Behind the cobwebs, these spooktacular displays are often part of a dedicated community of horrifically creative Clevelanders.
The Cleveland Haunt Club, a nonprofit started in 2015, is a group for Halloween and horror lovers alike to network, share photos of displays and learn decorating tips from each other. The club has drawn more than 3,000 members on Facebook — some from as far as Michigan and Pennsylvania. The most hardcore members get together about once a month to discuss the business of haunting and host educational sessions.
Recent lesson have included tips on how to build an animatronic crank ghost, how to create fog and how to use lighting controllers.
“We’ll teach simple things as far as taking a heat gun and using a milk jug to create a skull,” Redmon says. “But we’ll get more advanced. I even taught a class on computerized animations, which is my specialty.”
As Halloween lurks nearer, more display skeletons, witches and ghosts are resurrected from attics and basements and propped up on October streets. Many members spend the nights and weekends leading up to the holiday traveling across Northeast Ohio to check out fellow members’ displays. A look at the Haunt Map 2020, the club’s online resource for finding DIY haunted houses, reveals more than 120 spooky sites — often stamped with an official Cleveland Haunt Club sign — across Northeast Ohio.
Most houses have a theme. Ghastly cemeteries, sinister clowns, kid-friendly blow-ups, and even a Jurassic Park-themed display punctuate Halloween night with startled shrieks and relieved laughs.
“Some of the members really push the boundaries,” says Redmon. “Our members include everyone from yard displays to home haunts, which you can walk through, to commercial haunts.”

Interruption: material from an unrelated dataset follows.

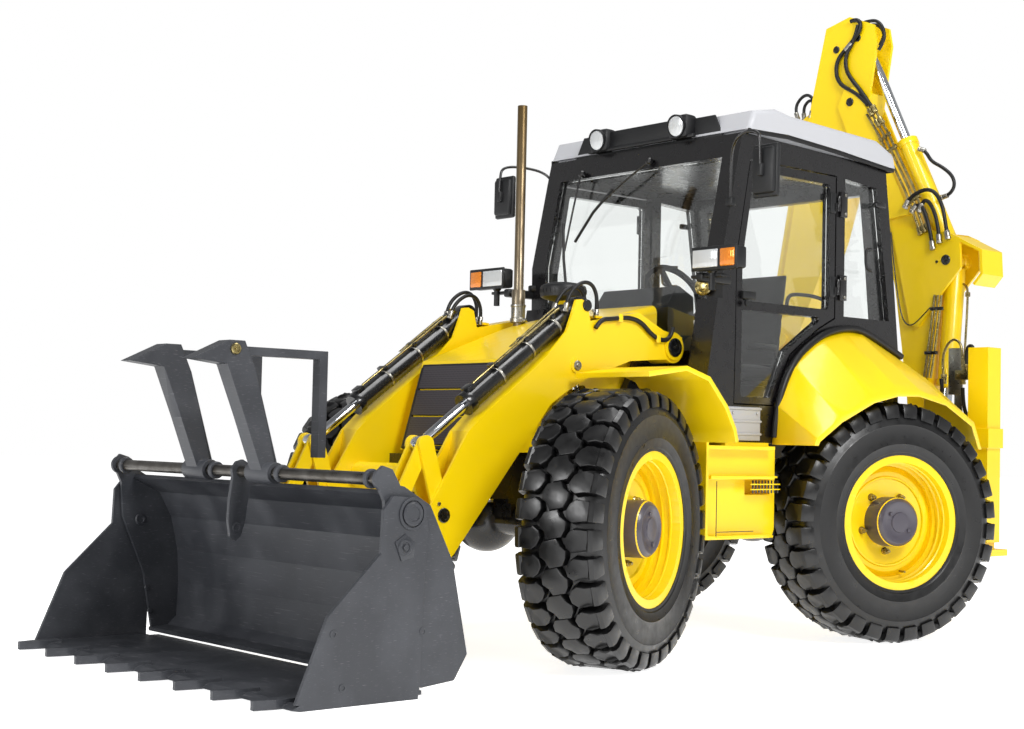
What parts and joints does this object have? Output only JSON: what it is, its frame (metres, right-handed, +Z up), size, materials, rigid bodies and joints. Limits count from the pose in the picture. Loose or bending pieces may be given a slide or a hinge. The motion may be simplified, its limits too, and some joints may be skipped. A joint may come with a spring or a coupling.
{
  "type": "backhoe loader",
  "caption": "Backhoe loader with a clam bucket and flip forks in front, glazed cab, steered wheels and a folded side-shift digger behind.",
  "frame": {"origin": "on the ground, at the middle of the machine's box", "axes": "+Z up, the machine drives towards -Y, its left side is +X"},
  "size_m": [2.7436, 6.006, 4.12],
  "materials": {
    "body_yellow": "semi-gloss machine enamel",
    "frame_black": "satin black paint",
    "cylinder_black": "satin black paint",
    "tool_dark": "worn dark grey paint",
    "chrome_rod": "ground and chromed rod",
    "steel": "bare and zinc plated steel",
    "rubber_tyre": "moulded tyre rubber",
    "window": "clear toughened glass",
    "roof_grey": "moulded grey roof",
    "seat_cloth": "woven seat cover",
    "cab_plastic": "grained black plastic",
    "engine_grey": "painted casting",
    "exhaust_metal": "heat tinted steel"
  },
  "bodies": {
    "chassis": {"chassis_frame": "frame_black", "engine_block": "engine_grey", "axles": "frame_black", "hood": "body_yellow", "grille": "cab_plastic", "exhaust_stack": "exhaust_metal", "front_fenders": "body_yellow", "rear_fenders": "body_yellow", "cab_frame": "frame_black", "cab_roof": "roof_grey", "cab_glass": "window", "cab_seat": "seat_cloth", "dash": "cab_plastic", "side_steps": "body_yellow", "lamps_mirrors": "cab_plastic", "backhoe_frame": "body_yellow"},
    "left_door": {"left_door": "frame_black", "left_door_glass": "window"},
    "right_door": {"right_door": "frame_black", "right_door_glass": "window"},
    "loader_arms": {"loader_arms": "body_yellow"},
    "tilt_levers": {"tilt_levers": "body_yellow"},
    "bucket_links": {"bucket_links": "body_yellow"},
    "tilt_barrels": {"tilt_cylinder_barrels": "cylinder_black"},
    "tilt_rods": {"tilt_cylinder_rods": "chrome_rod"},
    "lift_barrels": {"lift_cylinder_barrels": "cylinder_black"},
    "lift_rods": {"lift_cylinder_rods": "chrome_rod"},
    "loader_bucket": {"bucket_back": "tool_dark", "fork_tube": "steel"},
    "clam": {"bucket_clam": "tool_dark"},
    "forks": {"pallet_forks": "tool_dark"},
    "carriage": {"sideshift_carriage": "body_yellow"},
    "swing_post": {"swing_post": "body_yellow"},
    "boom": {"boom": "body_yellow"},
    "dipper": {"dipper": "body_yellow"},
    "boom_barrel": {"boom_cylinder_barrel": "body_yellow"},
    "boom_rod": {"boom_cylinder_rod": "chrome_rod"},
    "dipper_barrel": {"dipper_cylinder_barrel": "body_yellow"},
    "dipper_rod": {"dipper_cylinder_rod": "chrome_rod"},
    "bucket_barrel": {"bucket_cylinder_barrel": "body_yellow"},
    "bucket_rod": {"bucket_cylinder_rod": "chrome_rod"},
    "idlers": {"idler_links": "body_yellow"},
    "dig_link": {"dig_link": "body_yellow"},
    "dig_bucket": {"dig_bucket": "tool_dark"},
    "left_leg": {"left_stabiliser_leg": "body_yellow"},
    "right_leg": {"right_stabiliser_leg": "body_yellow"},
    "front_left_knuckle": {"front_left_knuckle": "frame_black"},
    "front_left_wheel": {"front_left_rim": "body_yellow", "front_left_tyre": "rubber_tyre"},
    "front_right_knuckle": {"front_right_knuckle": "frame_black"},
    "front_right_wheel": {"front_right_rim": "body_yellow", "front_right_tyre": "rubber_tyre"},
    "rear_left_knuckle": {"rear_left_knuckle": "frame_black"},
    "rear_left_wheel": {"rear_left_rim": "body_yellow", "rear_left_tyre": "rubber_tyre"},
    "rear_right_knuckle": {"rear_right_knuckle": "frame_black"},
    "rear_right_wheel": {"rear_right_rim": "body_yellow", "rear_right_tyre": "rubber_tyre"}
  },
  "joints": [
    {"name": "front_left_steer", "type": "hinge", "parent": "chassis", "child": "front_left_knuckle", "pos_m": [0.93, -0.882, 0.685], "axis": [0, 0, 1], "range_deg": [-41.2, 0.8]},
    {"name": "front_left_spin", "type": "hinge", "parent": "front_left_knuckle", "child": "front_left_wheel", "pos_m": [0.96754, -0.86819, 0.685], "axis": [0.9385, 0.3453, 0], "continuous": true},
    {"name": "front_right_steer", "type": "hinge", "parent": "chassis", "child": "front_right_knuckle", "pos_m": [-0.93, -0.882, 0.685], "axis": [0, 0, 1], "range_deg": [-41.2, 0.8]},
    {"name": "front_right_spin", "type": "hinge", "parent": "front_right_knuckle", "child": "front_right_wheel", "pos_m": [-0.96754, -0.89581, 0.685], "axis": [0.9385, 0.3453, 0], "continuous": true},
    {"name": "rear_left_steer", "type": "hinge", "parent": "chassis", "child": "rear_left_knuckle", "pos_m": [0.93, 1.288, 0.685], "axis": [0, 0, 1], "range_deg": [-3.2, 38.8]},
    {"name": "rear_left_spin", "type": "hinge", "parent": "rear_left_knuckle", "child": "rear_left_wheel", "pos_m": [0.96808, 1.27577, 0.685], "axis": [0.9521, -0.3057, 0], "continuous": true},
    {"name": "rear_right_steer", "type": "hinge", "parent": "chassis", "child": "rear_right_knuckle", "pos_m": [-0.93, 1.288, 0.685], "axis": [0, 0, 1], "range_deg": [-3.2, 38.8]},
    {"name": "rear_right_spin", "type": "hinge", "parent": "rear_right_knuckle", "child": "rear_right_wheel", "pos_m": [-0.96808, 1.30023, 0.685], "axis": [0.9521, -0.3057, 0], "continuous": true},
    {"name": "left_door_hinge", "type": "hinge", "parent": "chassis", "child": "left_door", "pos_m": [0.793, 1.088, 2], "axis": [0, 0, 1], "range_deg": [0, 75]},
    {"name": "right_door_hinge", "type": "hinge", "parent": "chassis", "child": "right_door", "pos_m": [-0.793, 1.088, 2], "axis": [0, 0, -1], "range_deg": [0, 75]},
    {"name": "loader_lift", "type": "hinge", "parent": "chassis", "child": "loader_arms", "pos_m": [0, -0.027, 1.63], "axis": [-1, 0, 0], "range_deg": [0, 80]},
    {"name": "lift_barrel_swing", "type": "hinge", "parent": "chassis", "child": "lift_barrels", "pos_m": [0, -0.247, 0.62], "axis": [-1, 0, 0], "range_deg": [-1, 30]},
    {"name": "lift_rod_stroke", "type": "slide", "parent": "lift_barrels", "child": "lift_rods", "axis": [0, -0.4986, 0.8668], "range_m": [-0.01, 0.78]},
    {"name": "bucket_tilt", "type": "hinge", "parent": "loader_arms", "child": "loader_bucket", "pos_m": [0, -1.883, 0.346], "axis": [1, 0, 0], "range_deg": [-40, 80]},
    {"name": "tilt_lever_swing", "type": "hinge", "parent": "loader_arms", "child": "tilt_levers", "pos_m": [0, -1.61, 0.734], "axis": [1, 0, 0], "range_deg": [-30, 58]},
    {"name": "bucket_link_swing", "type": "hinge", "parent": "tilt_levers", "child": "bucket_links", "pos_m": [0, -1.71, 1.0735], "axis": [1, 0, 0], "range_deg": [-48, 25]},
    {"name": "tilt_barrel_swing", "type": "hinge", "parent": "loader_arms", "child": "tilt_barrels", "pos_m": [0, -0.685, 1.815], "axis": [1, 0, 0], "range_deg": [-2, 2]},
    {"name": "tilt_rod_stroke", "type": "slide", "parent": "tilt_barrels", "child": "tilt_rods", "axis": [0, -0.8102, -0.5861], "range_m": [-0.18, 0.35]},
    {"name": "clam_open", "type": "hinge", "parent": "loader_bucket", "child": "clam", "pos_m": [0, -2.308, 0.783], "axis": [-1, 0, 0], "range_deg": [0, 60]},
    {"name": "fork_flip", "type": "hinge", "parent": "loader_bucket", "child": "forks", "pos_m": [0, -2.444, 0.928], "axis": [-1, 0, 0], "range_deg": [-110, 0]},
    {"name": "side_shift", "type": "slide", "parent": "chassis", "child": "carriage", "axis": [-1, 0, 0], "range_m": [0, 1.2]},
    {"name": "swing", "type": "hinge", "parent": "carriage", "child": "swing_post", "pos_m": [0.6, 2.703, 0.9], "axis": [0, 0, -1], "range_deg": [0, 180]},
    {"name": "boom_lift", "type": "hinge", "parent": "swing_post", "child": "boom", "pos_m": [0.33, 2.703, 0.95], "axis": [0, -1, 0], "range_deg": [0, 100]},
    {"name": "boom_barrel_swing", "type": "hinge", "parent": "boom", "child": "boom_barrel", "pos_m": [0.513, 2.703, 2.35], "axis": [0, -1, 0], "range_deg": [-1, 11]},
    {"name": "boom_rod_stroke", "type": "slide", "parent": "boom_barrel", "child": "boom_rod", "axis": [-0.0714, 0, -0.9974], "range_m": [-0.01, 0.6]},
    {"name": "dipper_swing", "type": "hinge", "parent": "boom", "child": "dipper", "pos_m": [-0.28, 2.703, 3.51], "axis": [0, 1, 0], "range_deg": [0, 110]},
    {"name": "dipper_barrel_swing", "type": "hinge", "parent": "boom", "child": "dipper_barrel", "pos_m": [0.513, 2.703, 2.35], "axis": [0, 1, 0], "range_deg": [-1, 10]},
    {"name": "dipper_rod_stroke", "type": "slide", "parent": "dipper_barrel", "child": "dipper_rod", "axis": [-0.4232, 0, 0.906], "range_m": [-0.75, 0.01]},
    {"name": "dig_bucket_turn", "type": "hinge", "parent": "dipper", "child": "dig_bucket", "pos_m": [-0.93, 2.703, 1.62], "axis": [0, 1, 0], "range_deg": [0, 95]},
    {"name": "idler_swing", "type": "hinge", "parent": "dipper", "child": "idlers", "pos_m": [-0.864, 2.703, 1.872], "axis": [0, 1, 0], "range_deg": [-1, 95]},
    {"name": "dig_link_swing", "type": "hinge", "parent": "idlers", "child": "dig_link", "pos_m": [-1.06, 2.703, 1.711], "axis": [0, 1, 0], "range_deg": [-94, 1]},
    {"name": "bucket_barrel_swing", "type": "hinge", "parent": "dipper", "child": "bucket_barrel", "pos_m": [-0.755, 2.703, 3.36], "axis": [0, 1, 0], "range_deg": [-1, 4]},
    {"name": "bucket_rod_stroke", "type": "slide", "parent": "bucket_barrel", "child": "bucket_rod", "axis": [-0.1819, 0, -0.9833], "range_m": [-0.38, 0.01]},
    {"name": "left_leg_slide", "type": "slide", "parent": "chassis", "child": "left_leg", "axis": [0, 0, -1], "range_m": [0, 0.5]},
    {"name": "right_leg_slide", "type": "slide", "parent": "chassis", "child": "right_leg", "axis": [0, 0, -1], "range_m": [0, 0.5]}
  ],
  "couplings": [
    {"joint": "front_right_steer", "follows": "front_left_steer", "ratio": 1},
    {"joint": "rear_right_steer", "follows": "rear_left_steer", "ratio": 1},
    {"joint": "lift_barrel_swing", "follows": "loader_lift", "ratio": 0.352},
    {"joint": "lift_rod_stroke", "follows": "loader_lift", "m_per_rad": 0.522},
    {"joint": "tilt_lever_swing", "follows": "bucket_tilt", "ratio": 0.70041},
    {"joint": "bucket_link_swing", "follows": "bucket_tilt", "ratio": -0.57411},
    {"joint": "tilt_barrel_swing", "follows": "bucket_tilt", "ratio": -0.01},
    {"joint": "tilt_rod_stroke", "follows": "bucket_tilt", "m_per_rad": 0.23606},
    {"joint": "boom_barrel_swing", "follows": "boom_lift", "ratio": 0.103},
    {"joint": "boom_rod_stroke", "follows": "boom_lift", "m_per_rad": 0.321},
    {"joint": "dipper_barrel_swing", "follows": "dipper_swing", "ratio": 0.085},
    {"joint": "dipper_rod_stroke", "follows": "dipper_swing", "m_per_rad": -0.372},
    {"joint": "idler_swing", "follows": "dig_bucket_turn", "ratio": 0.98838},
    {"joint": "dig_link_swing", "follows": "dig_bucket_turn", "ratio": -0.98005},
    {"joint": "bucket_barrel_swing", "follows": "dig_bucket_turn", "ratio": 0.03346},
    {"joint": "bucket_rod_stroke", "follows": "dig_bucket_turn", "m_per_rad": -0.22185}
  ]
}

In 2020, a truly horrific year, gathering has meant virtual meetings and DIY prop building. But despite COVID-19, The Cleveland Haunt Club has been able to continue the haunt. In August, for example, the group held its annual Haunted Garage Sale at Cahoon Park in Bay Village to raise money for the group and bring some spookiness to the community. Typically, the group hosts a bake sale, but this year, with guidance the local health department, participating members of the group instead donated spooky items and more to sell in the garage sale. Donations and year membership fees cover the cost of the website, insurance, the annual nonprofit dues and more.
Plans are already being made for next year’s sale, and the club is eager to expand their events to cover more of Cleveland and the surrounding areas.

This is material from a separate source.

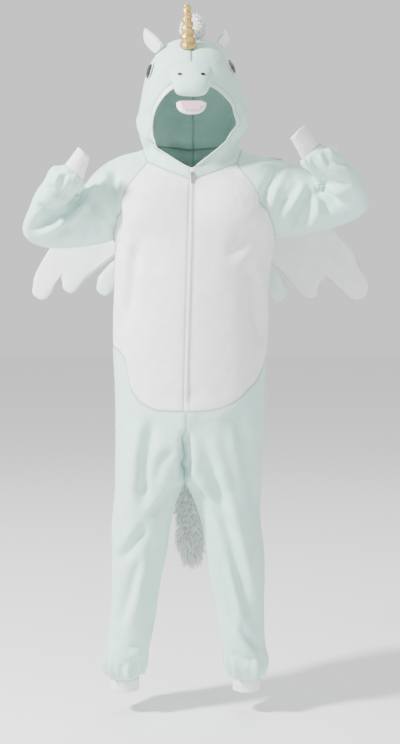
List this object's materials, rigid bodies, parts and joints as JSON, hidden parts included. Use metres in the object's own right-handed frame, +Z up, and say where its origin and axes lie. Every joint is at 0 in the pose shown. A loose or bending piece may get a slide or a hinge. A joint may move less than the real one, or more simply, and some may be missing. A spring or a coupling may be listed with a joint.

“We don’t do this to make money,” Redmon says. “We’re doing this because we love Halloween and horror, and we want to help people get into the love of what we do. People set these [displays] up, and they just want others to enjoy them.”
All of the hard work leads to one day (or one month, really): Halloween. For Redmon, it’s combination of sweet and sour, thrill and creativity, that makes the day special.
“The fun of being scared, the fun of decorating, the fun of making something out of nothing,” Redmon says. “The people that drive by and look at it and go, ‘Wow, that’s really cool.’ That’s the fun of it. That’s what makes it worth it.”